Street smarts: Sunset Parkers plan to survey area homeless for info they say city won’t provide

No vacancy: This Sunset Park hotel, which the city is renting out on a monthly basis to house the homeless, could become a permanent shelter for up to nine years under a new city plan.
Community News Group / Caroline Spivack

They’re hoping these questions lead to some answers.

Sunset Park civic leaders hope a new survey they plan to give occupants of the neighborhood’s homeless shelters will help them in their quest to get those vulnerable residents the support they need, while maintaining the quality of life in the community — where locals for years accused the city of dumping transients with little to no notice.

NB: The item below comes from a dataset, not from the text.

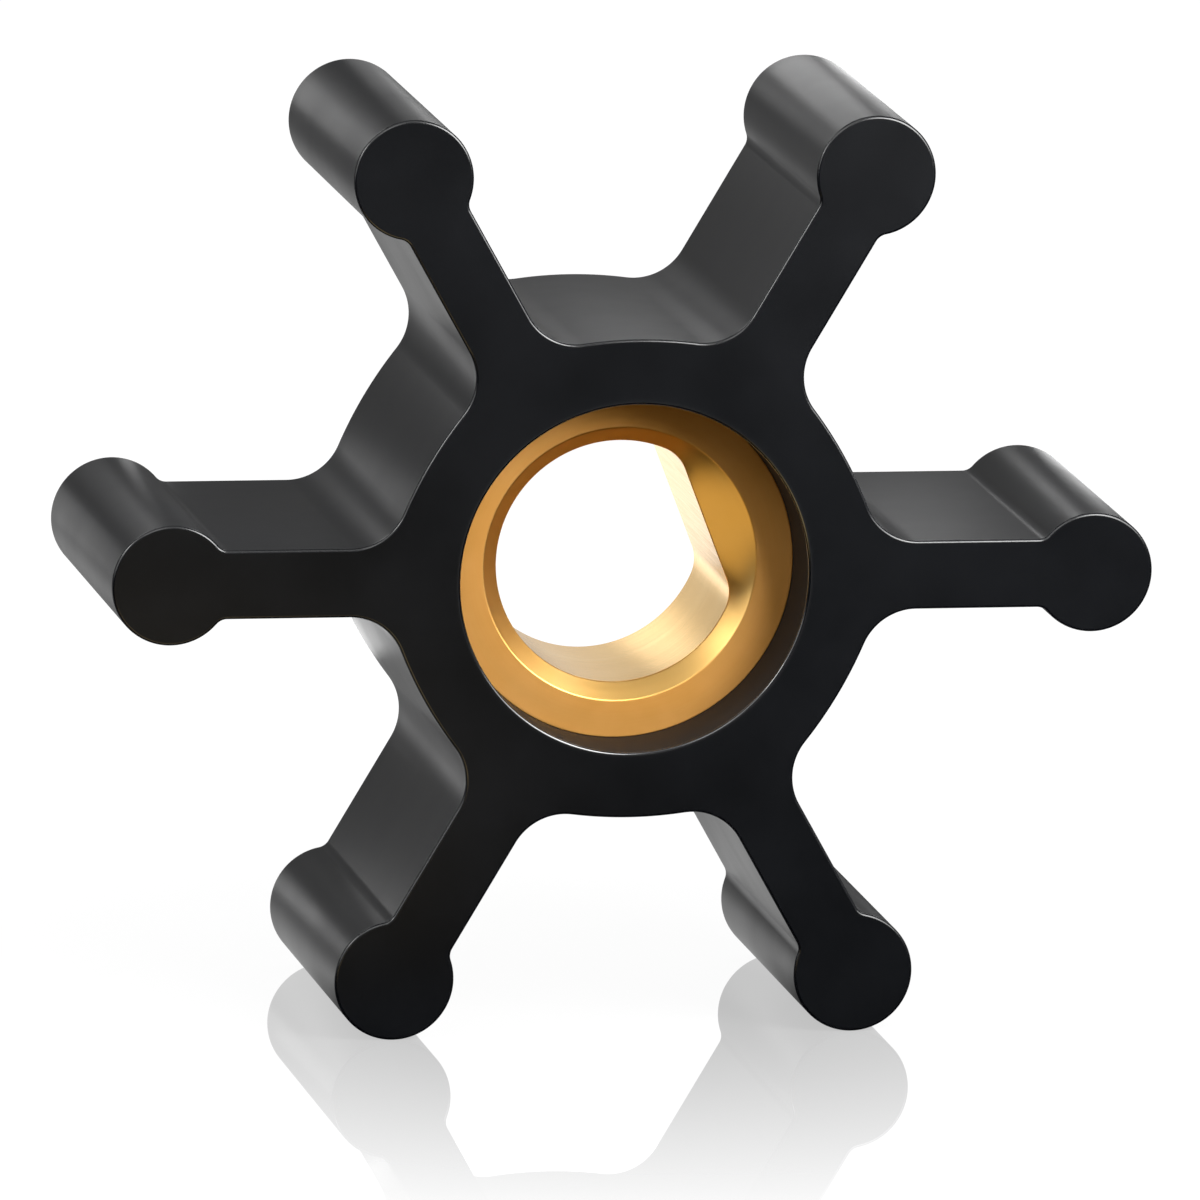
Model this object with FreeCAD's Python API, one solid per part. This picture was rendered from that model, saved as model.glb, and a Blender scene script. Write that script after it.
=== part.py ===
import FreeCAD, Part
import math
import os

# Flexible pump impeller: a rubber hub with straight blades moulded in one piece
# round a brass insert with a D-shaped shaft bore.
#
# Millimetres. The impeller stands on two blade tips with its shaft axis along Y
# and +Z up. The origin is on the shaft axis, halfway between the two side faces.
# The front face looks towards -Y. Angles turn from +X towards +Z, anticlockwise
# as seen from the front. Pieces are drawn in the XZ plane and run along Y.

# Rubber body
tip_diameter = 41.0
body_width = 13.75
blade_count = 6
first_blade_angle = 0.0
web_thickness = 2.7
bulb_radius = 2.35
neck_fillet = 0.55
root_fillet = 2.2
hub_wall = 2.57
hub_crown_radius = 16.5
edge_round = 0.12

# Brass insert
insert_wall = 2.08
insert_recess = 2.9
bond_gap = 0.0

# Shaft bore: a round hole with one flat, which the flat on the shaft drives
shaft_diameter = 9.5
shaft_flat_distance = 3.75
shaft_clearance = 0.02
flat_angle = 22.0
bore_corner_fillet = 1.5
lead_in_width = 0.63
lead_in_depth = 0.65

# How far an edge may lie from a plane and still count as on it
on_plane = 1e-6

half_pitch = 180.0 / blade_count
half_web = web_thickness / 2
half_width = body_width / 2
insert_length = body_width - 2 * insert_recess
bore_radius = shaft_diameter / 2 + shaft_clearance
flat_distance = shaft_flat_distance + shaft_clearance
lead_in_radius = bore_radius + lead_in_width
insert_radius = bore_radius + insert_wall
hub_bore_radius = insert_radius + bond_gap
hub_gap_radius = hub_bore_radius + hub_wall
shaft_axis = (0.0, 0.0)


def turned(along, across, angle, y):
    """A point given along and across a radial direction, turned to its angle about Y."""
    turn = math.radians(angle)
    x = along * math.cos(turn) - across * math.sin(turn)
    z = along * math.sin(turn) + across * math.cos(turn)
    return FreeCAD.Vector(x, y, z)


def line(start, end):
    return Part.LineSegment(start, end).toShape()


def arc(start, middle, end):
    return Part.Arc(start, middle, end).toShape()


def towards(centre, target, distance):
    """The point at a distance from the centre, on the way to the target (both u, v)."""
    length = math.hypot(target[0] - centre[0], target[1] - centre[1])
    u = centre[0] + (target[0] - centre[0]) * distance / length
    v = centre[1] + (target[1] - centre[1]) * distance / length
    return (u, v)


def halfway(start, end):
    return ((start[0] + end[0]) / 2, (start[1] + end[1]) / 2)


def blade_side():
    """Points of one side of a blade and of half the hub crown beside it.

    u runs outwards along the blade and v across it. Fillets touch both of the
    lines that they join: the neck fillet the flank and the bulb, the root fillet
    the flank and the hub crown.
    """
    bulb_centre = (tip_diameter / 2 - bulb_radius, 0.0)
    neck_v = half_web + neck_fillet
    neck_reach = math.sqrt((bulb_radius + neck_fillet) ** 2 - neck_v ** 2)
    neck_centre = (bulb_centre[0] - neck_reach, neck_v)
    neck_at_bulb = towards(bulb_centre, neck_centre, bulb_radius)
    neck_at_flank = (neck_centre[0], half_web)

    crown_offset = hub_gap_radius - hub_crown_radius
    crown_turn = math.radians(half_pitch)
    crown_centre = (crown_offset * math.cos(crown_turn), crown_offset * math.sin(crown_turn))
    root_v = half_web + root_fillet
    root_drop = root_v - crown_centre[1]
    root_reach = math.sqrt((hub_crown_radius + root_fillet) ** 2 - root_drop ** 2)
    root_centre = (crown_centre[0] + root_reach, root_v)
    root_at_flank = (root_centre[0], half_web)
    root_at_crown = towards(crown_centre, root_centre, hub_crown_radius)

    return {
        "tip": (tip_diameter / 2, 0.0),
        "neck_at_bulb": neck_at_bulb,
        "neck_middle": towards(neck_centre, halfway(neck_at_bulb, neck_at_flank), neck_fillet),
        "neck_at_flank": neck_at_flank,
        "root_at_flank": root_at_flank,
        "root_middle": towards(root_centre, halfway(root_at_flank, root_at_crown), root_fillet),
        "root_at_crown": root_at_crown,
    }


def blade_edges(side, angle, y):
    """One blade and the hub crown after it, as edges in anticlockwise order."""

    def near(name):
        return turned(side[name][0], -side[name][1], angle, y)

    def far(name):
        return turned(side[name][0], side[name][1], angle, y)

    next_angle = angle + 2 * half_pitch
    next_root = turned(side["root_at_crown"][0], -side["root_at_crown"][1], next_angle, y)
    crown_middle = turned(hub_gap_radius, 0.0, angle + half_pitch, y)
    return [
        arc(near("root_at_crown"), near("root_middle"), near("root_at_flank")),
        line(near("root_at_flank"), near("neck_at_flank")),
        arc(near("neck_at_flank"), near("neck_middle"), near("neck_at_bulb")),
        arc(near("neck_at_bulb"), near("tip"), far("neck_at_bulb")),
        arc(far("neck_at_bulb"), far("neck_middle"), far("neck_at_flank")),
        line(far("neck_at_flank"), far("root_at_flank")),
        arc(far("root_at_flank"), far("root_middle"), far("root_at_crown")),
        arc(far("root_at_crown"), crown_middle, next_root),
    ]


def cylinder(radius, length):
    """A cylinder about the shaft axis, centred on the origin."""
    base = FreeCAD.Vector(0, -length / 2, 0)
    return Part.makeCylinder(radius, length, base, FreeCAD.Vector(0, 1, 0))


def face_edges(solid, distance):
    """The edges that lie on the solid's two end faces, at that distance from the middle."""
    edges = []
    for edge in solid.Edges:
        box = edge.BoundBox
        if box.YLength < on_plane and abs(abs(box.YMin) - distance) < on_plane:
            edges.append(edge)
    return edges


def rubber_impeller():
    side = blade_side()
    edges = []
    for index in range(blade_count):
        angle = first_blade_angle + index * 2 * half_pitch
        edges += blade_edges(side, angle, -half_width)
    outline = Part.Face(Part.Wire(edges))
    body = outline.extrude(FreeCAD.Vector(0, body_width, 0))
    body = body.cut(cylinder(hub_bore_radius, body_width))
    return body.makeFillet(edge_round, face_edges(body, half_width))


def bore_corner():
    """Three points of the arc that rounds one corner of the D: at the flat, halfway, at
    the round side. u runs from the shaft axis towards the flat and v along it."""
    centre_u = flat_distance - bore_corner_fillet
    centre_v = math.sqrt((bore_radius - bore_corner_fillet) ** 2 - centre_u ** 2)
    at_flat = (flat_distance, centre_v)
    at_round = towards(shaft_axis, (centre_u, centre_v), bore_radius)
    middle = towards((centre_u, centre_v), halfway(at_flat, at_round), bore_corner_fillet)
    return [at_flat, middle, at_round]


def bore_wire(corner, round_radius, flat_side, y):
    """A closed wire in four edges: the round side, a corner, the flat side, a corner."""
    high = [turned(u, v, flat_angle, y) for u, v in corner]
    low = [turned(u, -v, flat_angle, y) for u, v in corner]
    opposite = turned(-round_radius, 0.0, flat_angle, y)
    return Part.Wire([
        arc(high[2], opposite, low[2]),
        arc(low[2], low[1], low[0]),
        flat_side(low[0], high[0]),
        arc(high[0], high[1], high[2]),
    ])


def bore_section(y):
    """The D of the bore."""
    return bore_wire(bore_corner(), bore_radius, line, y)


def lead_in_circle(y):
    """The round mouth of the bore, split in line with the ends of the D's four edges."""

    def over_flat(start, end):
        return arc(start, turned(lead_in_radius, 0.0, flat_angle, y), end)

    corner = [towards(shaft_axis, point, lead_in_radius) for point in bore_corner()]
    return bore_wire(corner, lead_in_radius, over_flat, y)


def lead_in(end):
    """The sloping mouth at one end (-1 front, 1 back), from the circle down to the D."""
    mouth = end * insert_length / 2
    foot = mouth - end * lead_in_depth
    return Part.makeLoft([lead_in_circle(mouth), bore_section(foot)], True, True)


def brass_insert():
    ring = cylinder(insert_radius, insert_length)
    bore = Part.Face(bore_section(-half_width)).extrude(FreeCAD.Vector(0, body_width, 0))
    return ring.cut([bore, lead_in(-1), lead_in(1)])


def main():
    os.makedirs("parts", exist_ok=True)
    pieces = {
        "rubber_impeller": rubber_impeller(),
        "brass_insert": brass_insert(),
    }
    for name, shape in pieces.items():
        shape.exportStep("parts/" + name + ".step")
        box = shape.BoundBox
        print(name, shape.isValid(), len(shape.Solids), "solid", round(shape.Volume, 2), "mm3",
              round(box.XLength, 3), round(box.YLength, 3), round(box.ZLength, 3))


main()
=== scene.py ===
import math
import bpy
from mathutils import Matrix, Vector
from mathutils.geometry import delaunay_2d_cdt


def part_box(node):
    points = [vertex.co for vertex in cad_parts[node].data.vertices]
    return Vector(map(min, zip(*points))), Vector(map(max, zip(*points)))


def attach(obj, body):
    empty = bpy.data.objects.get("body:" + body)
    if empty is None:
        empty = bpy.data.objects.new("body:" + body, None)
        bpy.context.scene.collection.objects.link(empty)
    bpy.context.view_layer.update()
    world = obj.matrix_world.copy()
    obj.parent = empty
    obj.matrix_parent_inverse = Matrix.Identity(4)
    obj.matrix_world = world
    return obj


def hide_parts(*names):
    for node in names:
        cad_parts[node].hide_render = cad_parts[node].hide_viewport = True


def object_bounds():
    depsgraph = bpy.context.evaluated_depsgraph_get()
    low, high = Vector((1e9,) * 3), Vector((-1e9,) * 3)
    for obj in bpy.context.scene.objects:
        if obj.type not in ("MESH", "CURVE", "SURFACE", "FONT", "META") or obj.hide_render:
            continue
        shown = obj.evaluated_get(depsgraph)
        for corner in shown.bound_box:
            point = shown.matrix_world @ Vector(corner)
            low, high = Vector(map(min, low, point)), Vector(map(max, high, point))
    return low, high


# Flexible pump impeller: black moulded rubber round a turned brass insert. It stands on
# two blade tips on a white glossy floor. Metres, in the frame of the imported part: the
# shaft axis runs along Y, the front face looks towards -Y, and +Z is up. Angles round
# the shaft axis turn from +X towards +Z.

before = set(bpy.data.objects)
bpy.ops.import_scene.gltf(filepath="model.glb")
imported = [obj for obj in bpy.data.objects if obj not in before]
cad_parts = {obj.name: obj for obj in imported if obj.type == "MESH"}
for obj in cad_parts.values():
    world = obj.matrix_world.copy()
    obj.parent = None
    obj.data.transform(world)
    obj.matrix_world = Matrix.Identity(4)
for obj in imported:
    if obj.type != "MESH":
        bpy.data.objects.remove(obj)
cad_low, cad_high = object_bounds()
insert_low, insert_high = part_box("brass_insert")
MM = 0.001
FULL_TURN = 2 * math.pi
HALF_TURN = math.pi
QUARTER_TURN = math.pi / 2

# Rubber body, the same sizes as its solid
TIP_RADIUS = (cad_high.x - cad_low.x) / 2
HALF_WIDTH = (cad_high.y - cad_low.y) / 2
BLADE_COUNT = 6
HALF_WEB = 1.35 * MM
BULB_RADIUS = 2.35 * MM
NECK_FILLET = 0.55 * MM
ROOT_FILLET = 2.2 * MM
HUB_WALL = 2.57 * MM
HUB_CROWN_RADIUS = 16.5 * MM
EDGE_ROUND = 0.12 * MM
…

Last year, leaders of the local Community Board 7 and its ad-hoc Committee on Homelessness doubled down on the panel’s efforts in the area, after the city increased the number of beds for transients in Sunset Park to 825, dozens of which officials installed inside neighborhood hotels. And after failed attempts to get the head of the city’s Department of Homeless Services to address the issue with the board, its members are turning to local homeless themselves to gain clarity on the agency’s operations in the district.

“We want to know, are there caseworkers on each hotel, and how can we contact them if we’re having issues with a particular hotel,” Karen Rolnick, chairwoman of CB7’s Homelessness Committee, said at the panel’s Feb. 25 meeting. “We’ve had issues with one or two of the hotels. We want to make sure everything is properly funded.”

In addition to asking local homeless about the number of caseworkers at district shelters — which include three traditional sites and six commercial hotels being used as emergency shelters — the 3-year-old committee’s nine members want to query transients about who is in charge on- and off-site around the clock, what populations the shelters serve, and what specific resources they offer occupants, according to internal documents the panel circulated at the recent meeting.

“These questions are to keep the lines of positive communication open, so that we can take action if there are needs that are not met by clients of the shelters and also that of the community,” read the documents.

Committee members hope to finalize the survey this week, and then plan to split up into teams of two and go from shelter to shelter in order to collect answers in time to share their findings at the panel’s next meeting in April, according to Rolnick.

But those who ask the questions must do so in a conversational, engaging way in order to make their subjects comfortable enough to give them honest answers, according to one local in attendance.

“Have a regular conversation with them,” said Florence Delgado, who lives on 49th Street, and is pursuing a degree in social work. “We can start off by drafting a few questions we would want to ask, but then start thinking about how we’re going to ask these questions.”

Delgado, who said she lives on the same street as one of the shelters in the neighborhood, applauded the survey scheme, claiming it will generate more understanding and compassion for those down-on-their-luck shelter occupants that Sunset Parkers share their neighborhood with.

“I sound crazy saying it, but I just feel like it’s going to lead to something positive,” she said. “I’ve spoken to some of the members in residence; one of them is a pastor, he’s not a bad person. Another one is a teacher, whose house burned down with everything inside.”